# My Vicious tiger!



## Robchaos (Jan 31, 2012)

Just playing around with one of my flashes off camera. c&c appreciated.

http://www.flickr.com/photos/robchaos/6799060601/


DSC_0008 by Robchaos, on Flickr




DSC_0004 by Robchaos, on Flickr


----------



## cgipson1 (Jan 31, 2012)

The subject is a good bit underexposed , especially #2.  Focus looks ok, although it is hard to say since they are dark. #1 you could lighten in post OK.. but if you lighten up #2 properly, the forground is going to be overexposed. No real eye contact in either. Foot is on the edge... and Tiger has a table leg growing out of his back, iin #2.

Watch your backgrounds, cropping / framing.. and you may want to read up on exposure, and some basic lighting technique!


----------



## Robchaos (Jan 31, 2012)

Thank you, I should have mentioned, I was going for shadows, this was in a pitch black room. I am fairly well acquainted with using my flashes off camera.   just bored and playing around.

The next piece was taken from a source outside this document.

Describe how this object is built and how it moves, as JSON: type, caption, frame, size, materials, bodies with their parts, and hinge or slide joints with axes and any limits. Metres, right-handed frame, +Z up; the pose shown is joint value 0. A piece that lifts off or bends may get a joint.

I did recrop to remove distracting elements.


----------



## cgipson1 (Jan 31, 2012)

You asked for C&C.. you got it!


----------



## Robchaos (Feb 1, 2012)

Understood, and thanks you for the critique . Just wanted to explain as some of the critique was directed towards the shadowy side lighting, which was intentional on my part.


----------



## ArtByQJ (Feb 1, 2012)

Well...either its me or the composition is WAAYYY off but that looks like a cat.

These are really cool! and I think they do a good job at capturing some of the wild instinctive nature of animals. I think the CAT's (seriously thats not a tiger) stare, what was he doing he's so focused. Also there's another you didn't post from your flickr which is my favorite....also your pictures of Baltimore are pretty nice. I should head up there and take more pictures

Have you gone to the aquarium with your camera?


----------



## Robchaos (Feb 1, 2012)

ArtByQJ said:


> Well...either its me or the composition is WAAYYY off but that looks like a cat.These are really cool! and I think they do a good job at capturing some of the wild instinctive nature of animals. I think the CAT's (seriously thats not a tiger) stare, what was he doing he's so focused. Also there's another you didn't post from your flickr which is my favorite....also your pictures of Baltimore are pretty nice. I should head up there and take more picturesHave you gone to the aquarium with your camera?


Lol I just call her my little tiger to boost her confidence. Thank you! I am in Baltimore a lot shooting. It's my favorite place to go. If you plan a trip up there on a weekend and want some company let me know.  Me and my friend are up there a lot. . I have not taken my camera into the aquarium yet though, I will probably do that once they start up dollar days or that Friday after 5 deals again.


----------